As I mentioned in the last post, I find the highest quantity and concentration of divine attributes to be applicable to Ganesha. If Brahman is essentially attributeless, and It is (Neti, Neti, remember?), then it reasons that devotion to anything with attributes best serves as a launch pad for experiencing/merging with something virtually impossible to conceptualize. You have to essentially master the phenomenal world before transcending it and realizing the Foundation of all that is phenomenal. Otherwise you’re trying to go from zero to sixty without really even knowing how to operate the vehicle. Some vehicles come with power windows, but no power seats. Some don’t have power windows, but have power seats, and so on. I want a vehicle with as many bells and whistles as I can find so that operating my vehicle happens as optimally as possible, making that zero-to-sixty acceleration not only more likely, but smoother in the process. And so, as it happens, I found Ganesha.
In my opinion, of all the prominent gods within the Hindu pantheon, Ganesha is the most striking. For me personally, gods like Brahma, Vishnu, Kartikeya/Murugan, Shiva, and just about all forms of Shakti/The Mother are too anthropomorphic. I don’t think this lessens their value in any way, but it makes them less appealing to me. Even one such as Hanuman, who has a human-like form of a monkey, is too human-like to represent something as indescribable as Brahman in my experience. In contrast, Ganesha refuses to fit most moulds. Possessing the head of an elephant, a typically obese thorax and abdomen, and rarely seen with fewer than four arms … the whole mess of which is perched upon a miniscule maushika (mouse) vahana. His form, while full of meaning that I’ll pick apart later, doesn’t fit in. Maybe this pulls more at my own heart strings because of growing up as I did: short, scrawny, unathletic, non-farmer gay kid in the middle of Indiana’s corn fields. Like Ganesha’s misfit head and whacked beginning, I didn’t fit many moulds hoped for me either. On some level, I feel affinity for His image and all it’s various traits may represent.
I think, too, much of what Ganesha is said to symbolize/represent/govern are things I hold dear. This list is actually super big, and I’ll get to that in the next post. I suppose it’s selfish, but finding not only what I hold dear, but much else otherwise kind of makes Ganesha the ultimate in one-stop spiritual shopping for me.

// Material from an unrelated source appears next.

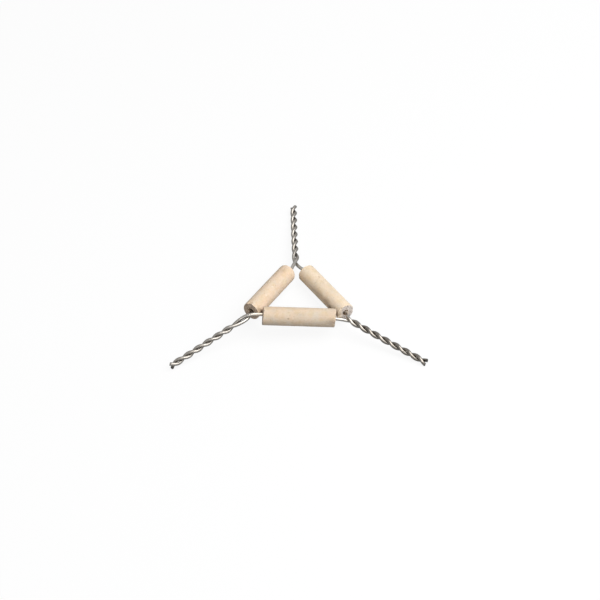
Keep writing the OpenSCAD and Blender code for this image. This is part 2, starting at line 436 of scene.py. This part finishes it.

Shortly after learning of Ganesha I purchased my very first murti. At that time, I was already more inclined toward the Shiva side of things, but a murti of Ganesha is what I encountered first and it was almost like I was imprinted instantly. I’ve included a photo of it above. My first “mandir” was nothing other than the top of a cheap dresser and consisted of hardly more than a cloth covering the dresser’s top, a candle, and the Ganesha above. I’m tempted to say that it was during this time that my bhakti was newest and strongest. I certainly didn’t yet possess much spiritual knowledge, but I knew I loved God and I knew that for me, Ganesha was my preferred image of God. At this time, too, I was familiarizing myself with Yogananda and his autobiography, and with the Bhagavad Gita. Because of the lack of knowledge, including knowledge of the concept of Karma Yoga, bhakti was literally my entire religion. I had known devotion before with earlier religious experiences, but during this time in my life it was quite literally just myself and what I understood to be my god -the connection was palpable and real and it’s from this time of my life that I retain spiritual memories that not only are kept tucked away for my remembrance only, but sealed my relationship with Brahman as Ganesha.
Since those days, I’m become more familiar with the other faces of Brahman. I don’t suppose I could ever fully exclude any one of Hinduism’s god. However, I’ve also become increasingly close to the Ideal of Ganesha and have learned so much about Him -and have learned and experienced so much as a result of learning about Him. This brings me to the next post which I intend to deal with the meaning encapsulated in Ganesha’s form as well as jnana yoga. For now, let it be clear that Ganesha is the source of my devotion and its object, and this has brought me to new landscapes of internal wisdom.